Monday, November 26, 2007

MFJ 1786 Super Hi-Q Loop Antenna

They say the proof is in the pudding. So here it is.

In the 2005 IARU HF Championship, I operated this antenna and a 80m window-line fed dipole. Both antennas were up about 40' and horizontal. I put them on a switch so I could select whichever was stronger for the signal I was trying to copy. I would estimate that the loop was louder on about 50% of signals, even on 20m. Considering that the theoretical efficiency of the loop is quite a bit lower than the dipole on 20m, I attribute the fact that some signals were stronger on the loop to the fact that the 80m dipole has a very "lobey" radiation pattern when tuned to 20m, whereas the loop has an omnidirectional pattern.
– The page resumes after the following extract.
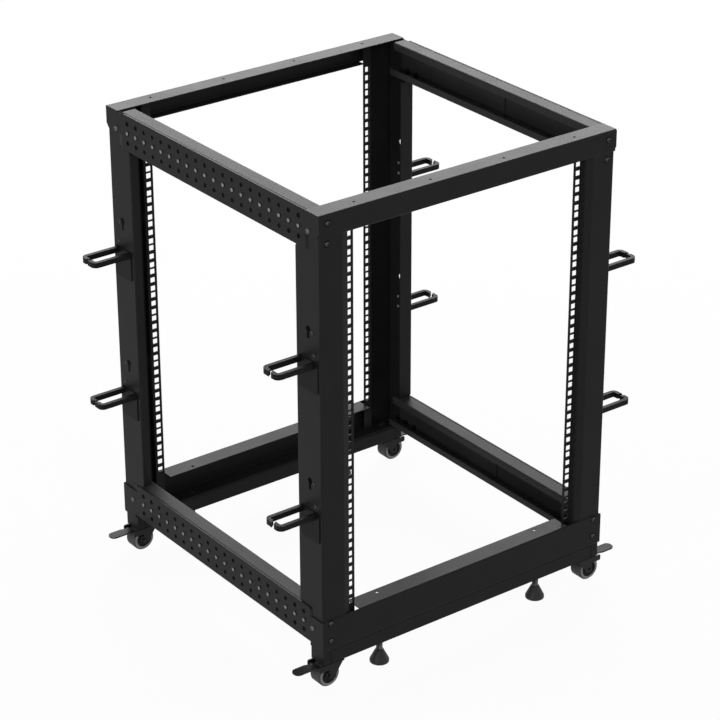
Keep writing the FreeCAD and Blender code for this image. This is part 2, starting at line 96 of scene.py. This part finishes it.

The bandwidth of the antenna when tuned is quite narrow, especially on 20m. This requires frequent retuning. When calling CQ this is a non-issue. When searching and pouncing it is a little bit annoying, but once you get the hang of it you can practically tune it by ear by listening to noise or signal strength, and just tap the tune button as you tune up or down the band. Once you find a frequency to operate on it's easy enough to fine tune it while calling using the cross-needle watt meter. Having the extra work to do with your hand isn't ideal for contesting but if you are using this antenna in the first place it's probably because you are in a portable or antenna restricted situation.

  • Compact size
  • Works close to ground in vertical orientation
  • Covers 10m through 30m continuously
  • Tunes up quick and easy, especially for small freq changes
  • Can be pre-tuned based on signal strength
  • Narrow bandwidth acts like a pre-selector
  • Omnidirectional radiation pattern
  • Horizontal or vertical polarization depending on installation
  • Aluminum construction is light and strong
  • Requires frequent retuning, even for small freq changes, even for RX only
  • Changing installation height or proximity to metal objects requires fiddling with feeder coil
  • Inaccurate wattmeter
  • Lossy at lower frequencies
  • Must be used in vertical orientation if installed lower than 30' above ground
  • A copper loop would have been higher efficiency
I placed 6th in the Single Op Low Power W/VE category. So there's your pudding. You might not win the contest but you can place top 10. This antenna doesn't suck.


Anonymous said...

Thank you for sharing your experience with this antenna. I for one appreciate that other hams will post their experiences with equipment so that others may benefit. I just bought this antenna and before I could put it up outdoors, winter came to MN. So upstairs on the second floor it sits and running 30 watts, sometimes less, I am back on the air. I get 559 reports and I couldn't be happier.
73 de WB0FDJ

N1YWB said...

I was thinking of selling mine, then my wife decided we were moving to a condo. I'm going to put it on the balcony and make a cover for it and disguise it as a giant ugly flower decoration thing.

I just wish somebody made one that would work well on 40 or 80m. The MFJ one that goes down to 40m is pretty inefficient on 40m. A bigger loop, or a copper loop, would work better. I've heard of guys using similar magnetic loops on 80m but they are either small and lossy or huge and rediculously narrow band, like 3khz. At that bandwidth you can't even touch the knob on the rig without tuning the antenna. Maybe with some sort of computerized controller that automatically adjusted the antenna as you tuned the radio...

Jonathan Jenkins said...

Some useful info there - I'm considering buying one, as I don't have much space, and could maybe take it portable too. Interesting to hear complaints (e.g. on eHam) about retuning alot - I remember having to do that with my old FT200, with valve rf output! Peak it on receive for the noise, and then a bit more with the mic/key down. Sound familiar?
Best wishes,
Jon, G4LJW.

N1YWB said...

Yes, on 20m I find I have to retune whenever I move more than a KHz or two. It becomes second nature though, and I can usually tune it just by peaking the signal strength, and the maybe tweaking it on my first transmit. And if the band is full and I'm searching and pouncing during a contest, then usually just a quick tap or two on the tune button will be enough. On higher bands it's wider bandwidth, and so you tune less often, but still pretty often.

Of course for LISTENING you don't have to tune it nearly as accurately. If the noise is moving your S-meter one unit, then tuning it any more won't help you hear any better. I can scan the whole 20m band for RX, only stopping to adjust it maybe three times.

myles said...

I use a 2 turn magloop, 1 metre in diameter mounted 3 feet above the floor indoors.
NY on 30M is a breeze on WSPR, that's 18,600KM

It is made from 12.7mm dia copper pipe.